Key success factors / How to replicate / Sustainability mechanism

The study was successful in (i) developing a robust instrument to measure Innovation culture, (ii) it revealed insights to enable evidence-based decision-making inside the university – across all levels (individuals, teams, schools & universities), (iii) providing objective evidence to support the institutional environment for innovation. It unearths insights to help support impact narratives for innovation and enterprise. It also allows focusing on how and where the academic outputs can be improved/achieved. It can be used to direct potential innovation projects and support the innovation efforts of the HEIs. The instrument is broad enough to be replicated by individuals, teams, and institutions. However, the respondents’ context (e.g., demographics) is crucial when the instrument is used to compare the performance of teams and institutions over two periods.

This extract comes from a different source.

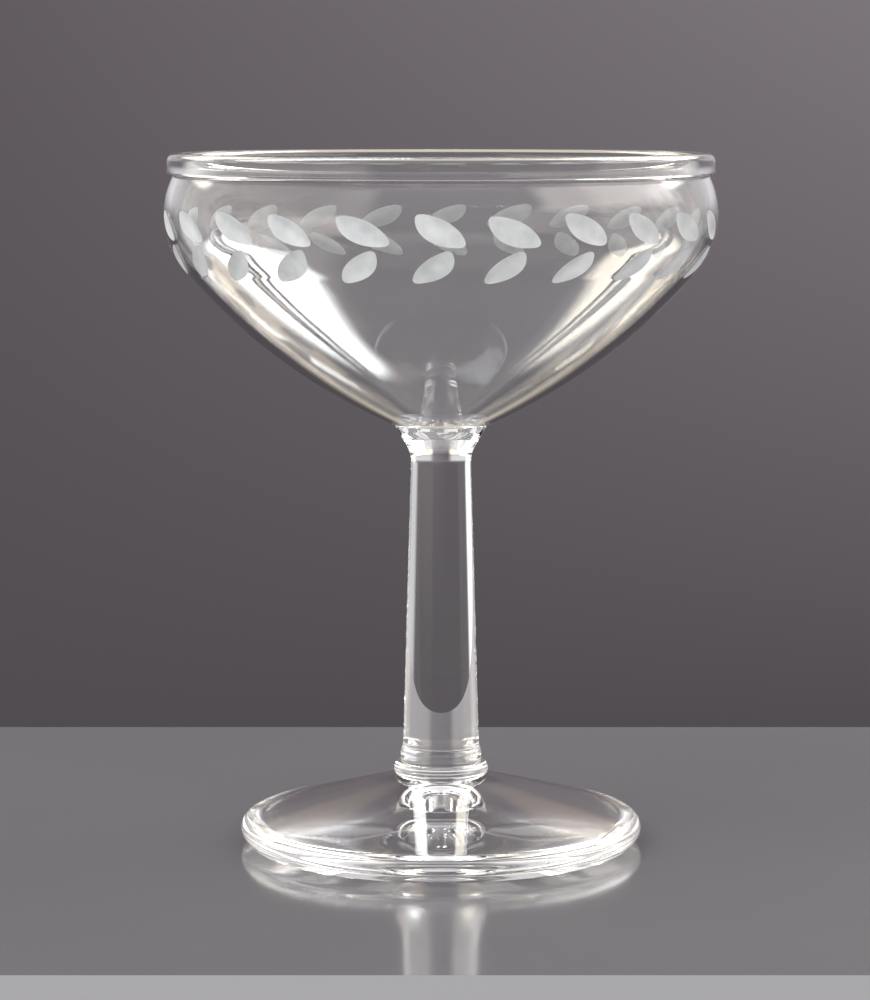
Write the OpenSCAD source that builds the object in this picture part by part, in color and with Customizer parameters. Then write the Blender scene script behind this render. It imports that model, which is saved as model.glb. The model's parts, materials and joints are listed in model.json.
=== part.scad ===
// Coupe glass on a tall solid stem, cut with a laurel band of two rows of leaves.
// Millimetres, +Z up. The origin is the centre of the ring that the foot stands on.
// The glass is built as it is made: a blown bowl, a drawn stem, a collar and a foot,
// each one a solid of revolution, with the leaves then ground into the bowl by a wheel.

/* [Foot] */
// Diameter of the foot
foot_w = 68.5; // [57.5:0.5:80]
// Height of the foot where it carries the collar
foot_h = 11.5; // [8:0.1:16]
// Rounding radius of the foot's edge
foot_edge_r = 2.1; // [1.4:0.1:3]
// Lift of the foot's edge above the table
foot_edge_lift = 0.5; // [0.2:0.1:1.5]
// Outer diameter of the ring that the foot stands on
rest_w = 65; // [50:1:66]
// Width of the band that touches the table
rest_band = 2.5; // [1:0.5:6]
// Depth of the hollow under the foot
hollow_h = 5.4; // [2:0.1:7]
// Radius of the round top of that hollow
hollow_r = 30; // [8:1:40]

/* [Collar] */
// Diameter of the collar at its widest
collar_w = 16.1; // [14.8:0.1:18]
// Height of the collar
collar_h = 2.4; // [1.6:0.1:2.7]
// Radius of the collar's round side
collar_side_r = 1.4; // [1.4:0.1:2.5]
// Height of the collar's widest line above the foot
collar_wide_h = 1.05; // [0.8:0.05:1.3]

/* [Stem] */
// Height of the stem, from the collar to the line where the bowl begins
stem_h = 57.6; // [35:0.2:80]
// Diameter of the band at the stem's foot
stem_band_w = 13.8; // [13.3:0.1:14]
// Height of that band
stem_band_h = 1.5; // [0.8:0.1:3]
// Height of the slope above the band
stem_slope_h = 1.4; // [1:0.1:3]
// Diameter of the shaft at its foot
shaft_low_w = 13; // [12.2:0.1:13.2]
// Diameter of the shaft at its top
shaft_top_w = 10.1; // [8:0.1:11]
// Diameter of the stem where it meets the bowl
cup_seat_w = 15.7; // [14.5:0.1:18]
// Angle of the stem's flare below the bowl, from upright
flare_angle = 30; // [24:1:36]
// Radius of the hollow curve below the flare
flare_r = 6; // [3:0.5:9]
// Radius of the hollow curve above the stem's foot
slope_r = 2; // [1:0.5:3]

/* [Bowl] */
// Height of the bowl, from the stem's flare to the rim
bowl_h = 45.8; // [40:0.2:54]
// Diameter of the bowl at its widest line
belly_w = 93; // [84:0.5:102]
// Drop of the widest line below the rim
belly_drop = 10.2; // [9:0.1:11]
// Radius of the round belly, seen from the side
belly_r = 14.4; // [13:0.1:16]
// Radius of the bowl's long lower curve
wall_r = 100; // [90:1:120]
// Radius of the bowl's round base
base_r = 13.3; // [11:0.1:16]
// Thickness of the bowl's wall
wall_t = 1.25; // [1:0.05:1.6]
// Thickness of the glass at the bottom of the bowl
bottom_t = 3.6; // [2:0.1:5]
// Radius of the round bottom inside the bowl
bottom_r = 20; // [12:0.5:30]

/* [Rim] */
// How much narrower the rim is than the widest line
rim_draw = 1.2; // [0.8:0.1:1.6]
// Height of the rim bead
bead_h = 3.6; // [3:0.1:5]
// Thickness of the rim bead
bead_t = 2.6; // [2.4:0.1:3]
// Rounding radius of the bead's lower corners
bead_corner_r = 0.5; // [0.2:0.1:0.8]

/* [Laurel band] */
// Number of leaves in each row
leaf_count = 24; // [12:1:26]
// Drop of the upper row's leaf centres below the widest line
upper_drop = 1.1; // [0.5:0.1:1.6]
// Drop of the lower row's leaf centres below the widest line
lower_drop = 7.1; // [6.2:0.1:7.4]
// Tilt of the upper leaves from level
upper_tilt = -31; // [-40:1:-25]
// Tilt of the lower leaves from level
lower_tilt = 47; // [35:1:50]
// Turn of the upper row round the bowl
upper_turn = -0.7; // [-7:0.1:7]
// Turn of the lower row round the bowl
lower_turn = -2.1; // [-7:0.1:7]
// Depth of the upper cuts at the middle of a leaf
upper_depth = 0.5; // [0.2:0.05:0.6]
// Depth of the lower cuts at the middle of a leaf
lower_depth = 0.48; // [0.2:0.05:0.6]
// Diameter of the grinding wheel
wheel_w = 120; // [80:5:200]
// Rounding radius of the wheel's edge
wheel_edge_r = 4; // [3:0.2:6]

/* [Hidden] */

// Heights of the joints above the table.
collar_z = foot_h;
stem_z = collar_z + collar_h;
bowl_z = stem_z + stem_h;

// Reach of a wedge that trims an outline.
reach = 2 * wall_r;

// Height of the grinding tool, as a share of the depth of its cut.
tool_share = 1.5;

// Segments of a full turn of the glass, of the wheel, and of a circle in an outline.
turn_steps = 96;
wheel_steps = 360;
outline_steps = 240;
$fn = outline_steps;

// The rim is drawn in a little from the widest line, and rides on it.
rim_w = belly_w - rim_draw;
belly_h = bowl_h - belly_drop;

// The bowl's outline is three arcs that touch without a corner: the round belly, the
// long lower curve, and the round base that is centred on the axis.
cup_seat_r = cup_seat_w / 2;
belly_c = [belly_w / 2 - belly_r, belly_h];
wall_c = crossing(belly_c, wall_r - belly_r, [cup_seat_r, 0], wall_r);
base_c = [0, wall_c.y - sqrt(pow(wall_r - base_r, 2) - pow(wall_c.x, 2))];
base_low = base_c.y - base_r;
belly_turn = heading(belly_c - wall_c);

// Inside, the same three arcs leave the wall at its own thickness round the belly and
// thicker towards the bottom. The long curve's radius follows from touching both others.
inner_belly_r = belly_r - wall_t;
bottom_c = [0, base_low + bottom_t + bottom_r];
inner_wall_r = inner_belly_r + touching(belly_c - bottom_c, unit(belly_turn), inner_belly_r - bottom_r);
inner_wall_c = belly_c - (inner_wall_r - inner_belly_r) * unit(belly_turn);

// A large circle holds two small ones and touches both, the first at a given direction.
// This is how far its centre lies back from the first one's. The gap runs between the
// small circles' centres, and the step is the difference of their radii.
function touching(gap, along, step) = (gap * gap - step * step) / (2 * (step + gap * along));

// The place where two circles cross, on the upper left of the line from one centre to
// the other.
function crossing(c0, r0, c1, r1) =
    let (gap = norm(c1 - c0), along = (c1 - c0) / gap)
    let (foot = (r0 * r0 - r1 * r1 + gap * gap) / (2 * gap))
    c0 + foot * along + sqrt(r0 * r0 - foot * foot) * [along.y, -along.x];

// Direction of a vector, and the unit vector of a direction, in degrees.
function heading(v) = atan2(v.y, v.x);
function unit(angle) = [cos(angle), sin(angle)];

// Radius of the collar's round side at a height above the foot.
function collar_r(h) =
    collar_w / 2 - collar_side_r + sqrt(pow(collar_side_r, 2) - pow(h - collar_wide_h, 2));

// Where a straight line from a point touches a circle, on the side that is chosen.
function touch(point, c, r, side) =
    c + r * unit(heading(point - c) + side * acos(r / norm(point - c)));

// A solid of revolution from an outline to the right of the axis.
module turned() {
    rotate_extrude($fn = turn_steps) children();
}

// A wedge with its point at the origin, between two directions.
module wedge(from, to) {
    polygon([[0, 0], reach * unit(from), reach * unit((from + to) / 2), reach * unit(to)]);
}

// What lies outside an arc, between two directions seen from its centre.
module outside_arc(c, r, from, to) {
    translate(c) difference() {
        wedge(from, to);
        circle(r);
    }
}

// Glass that fills a hollow corner between two straight sides with a tangent arc.
module filled_corner(corner, dir_a, dir_b, r) {
    half = acos(dir_a * dir_b) / 2;
    back = r / tan(half);
    middle = unit(heading(dir_a + dir_b));
    difference() {
        polygon([corner, corner + back * dir_a, corner + back * dir_b]);
        translate(corner + r / sin(half) * middle) circle(r);
    }
}

// Three arcs that touch, filled in to the axis: the belly, the long curve and the base.
// The height is counted from the line where the stem's flare ends.
module cup_outline(round_r, long_c, long_r, low_c, low_r, top) {
    low = low_c.y - low_r;
    difference() {
        intersection() {
            translate(long_c) circle(long_r);
            translate([0, low]) square([belly_w, top - low]);
        }
        outside_arc(belly_c, round_r, belly_turn, 90);
        outside_arc(low_c, low_r, -90, heading(low_c - long_c));
    }
}

module cup_outside(top) {
    cup_outline(belly_r, wall_c, wall_r, base_c, base_r, top);
}

module cup_inside(top) {
    cup_outline(inner_belly_r, inner_wall_c, inner_wall_r, bottom_c, bottom_r, top);
}

// The thick bead round the rim: a round top, level sides and small lower corners.
module bead_outline() {
    round_r = bead_t / 2;
    inner = rim_w / 2 - bead_t;
    low = bowl_h - bead_h;
    translate([inner + round_r, bowl_h - round_r]) circle(round_r);
    translate([inner, low + bead_corner_r]) square([bead_t, bead_h - bead_corner_r - round_r]);
    translate([inner + bead_corner_r, low]) square([bead_t - 2 * bead_corner_r, bead_h - round_r]);
    for (x = [inner + bead_corner_r, inner + bead_t - bead_corner_r])
        translate([x, low + bead_corner_r]) circle(bead_corner_r);
}

// The edge of the grinding wheel where it touches the bowl and leaves a leaf. It is as
// long as a cut of this depth in flat glass, which is longer than one in a round bowl.
module wheel_edge(depth) {
    sweep = 2 * acos(1 - 2 * depth / wheel_w);
    low = wheel_w / 2 - tool_share * depth;
    rotate(180 - sweep / 2) rotate_extrude(angle = sweep, $fn = wheel_steps) intersection() {
        translate([wheel_w / 2 - wheel_edge_r, 0]) circle(wheel_edge_r);
        translate([low, -wheel_edge_r]) square([tool_share * depth, 2 * wheel_edge_r]);
    }
}

// One row of leaf cuts. The wheel stands square to the bowl's surface at each leaf.
module leaf_row(drop, tilt, turn, depth) {
    lean = asin(drop / belly_r);
    for (i = [0 : leaf_count - 1])
        rotate(turn + i * 360 / leaf_count - 90)
            translate([belly_c.x, 0, belly_c.y])
                rotate([0, lean, 0])
                    translate([belly_r - depth + wheel_w / 2, 0, 0])
                        rotate([tilt, 0, 0]) wheel_edge(depth);
}

// The blown bowl with its rim bead and the laurel band.
module bowl() {
    color([0.86, 0.9, 0.92, 0.5]) translate([0, 0, bowl_z]) difference() {
        turned() {
            difference() {
                cup_outside(bowl_h - bead_h + bead_corner_r);
                cup_inside(bowl_h);
            }
            bead_outline();
        }
        leaf_row(upper_drop, upper_tilt, upper_turn, upper_depth);
        leaf_row(lower_drop, lower_tilt, lower_turn, lower_depth);
    }
}

// The solid stem, with a dished top in which the bowl's round base sits.
module stem() {
    band_r = stem_band_w / 2;
    low = [shaft_low_w / 2, stem_band_h + stem_slope_h];
    top = [shaft_top_w / 2, stem_h - (cup_seat_w - shaft_top_w) / 2 / tan(flare_angle)];
    seat = [cup_seat_r, stem_h];
    shaft = unit(heading(top - low));
    slope = unit(heading([band_r, stem_band_h] - low));
    flare = unit(heading(seat - top));
    color([0.84, 0.88, 0.9, 0.5]) translate([0, 0, stem_z]) turned() difference() {
        union() {
            polygon([[0, 0], [band_r, 0], [band_r, stem_band_h], low, top, seat, [0, stem_h]]);
            filled_corner(low, slope, shaft, slope_r);
            filled_corner(top, -shaft, flare, flare_r);
        }
        translate([0, stem_h]) cup_outside(bowl_h);
    }
}

// The round collar that joins the stem to the foot.
module collar() {
    side_c = [collar_w / 2 - collar_side_r, collar_wide_h];
    color([0.82, 0.87, 0.9, 0.5]) translate([0, 0, collar_z]) turned() intersection() {
        union() {
            square([side_c.x, collar_h]);
            translate(side_c) circle(collar_side_r);
        }
        square([collar_w, collar_h]);
    }
}

// The foot, a low cone with a round edge, over a hollow cone with a round top.
module foot() {
    edge_c = [foot_w / 2 - foot_edge_r, foot_edge_lift + foot_edge_r];
    seat = [collar_r(0), foot_h];
    rest = [rest_w / 2, 0];
    hollow_w = rest_w / 2 - rest_band;
    hollow_c = [0, hollow_h - hollow_r];
    slope_end = touch([hollow_w, 0], hollow_c, hollow_r, 1);
    over = touch(seat, edge_c, foot_edge_r, -1);
    under = touch(rest, edge_c, foot_edge_r, 1);
    color([0.84, 0.88, 0.9, 0.5]) turned() difference() {
        union() {
            polygon([[0, 0], rest, under, edge_c, over, seat, [0, foot_h]]);
            translate(edge_c) circle(foot_edge_r);
        }
        polygon([[0, 0], [hollow_w, 0], slope_end, [0, slope_end.y]]);
        translate(hollow_c) circle(hollow_r);
    }
}

bowl();
stem();
collar();
foot();
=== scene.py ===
# %% [markdown]
# # A coupe glass with a band of cut leaves
#
# The object is a clear stemmed glass: a shallow blown bowl with a thick rim, two rows of
# leaves ground into its wall, a tall solid stem, a small collar and a low conical foot.
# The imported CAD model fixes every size. Its meshes are made of flat triangles, which is
# fine for metal but not for clear glass, where each facet would bend the light its own
# way. So every part is turned again here, as on a lathe, from the same arcs, and stands
# in for its CAD node.

# %% Load the frame
import json
import math
import random

import bpy
from mathutils import Matrix, Vector

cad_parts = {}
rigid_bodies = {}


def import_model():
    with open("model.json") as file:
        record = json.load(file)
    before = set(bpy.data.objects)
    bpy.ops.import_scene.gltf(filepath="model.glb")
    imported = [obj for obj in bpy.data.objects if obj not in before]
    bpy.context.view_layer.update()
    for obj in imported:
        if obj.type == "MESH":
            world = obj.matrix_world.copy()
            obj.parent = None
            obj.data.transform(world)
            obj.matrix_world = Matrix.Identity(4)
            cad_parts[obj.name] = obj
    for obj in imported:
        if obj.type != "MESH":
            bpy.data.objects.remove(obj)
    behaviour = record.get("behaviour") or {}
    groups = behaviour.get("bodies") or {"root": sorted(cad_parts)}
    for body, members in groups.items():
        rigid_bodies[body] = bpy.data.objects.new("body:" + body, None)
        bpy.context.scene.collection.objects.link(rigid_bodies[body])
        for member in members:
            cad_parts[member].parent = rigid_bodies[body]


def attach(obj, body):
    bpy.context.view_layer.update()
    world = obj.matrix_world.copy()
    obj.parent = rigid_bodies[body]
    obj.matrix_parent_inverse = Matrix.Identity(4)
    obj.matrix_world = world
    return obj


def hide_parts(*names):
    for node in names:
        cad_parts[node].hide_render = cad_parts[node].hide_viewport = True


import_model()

for stray in [o for o in bpy.data.objects if o.name in ("Cube", "Light", "Camera")]:
    bpy.data.objects.remove(stray)
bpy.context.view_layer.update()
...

Respondent’s involvement in identifying the strategic challenges and delivering actions against the ideas generated through understanding the scores and mapping the innovation culture quotient is critical for successfully amplifying innovation culture.

Challenges

The criteria used in the tool could be interpreted differently in different context, making one team not comparable to the other, however, the tool would generate IPQ that could be compared.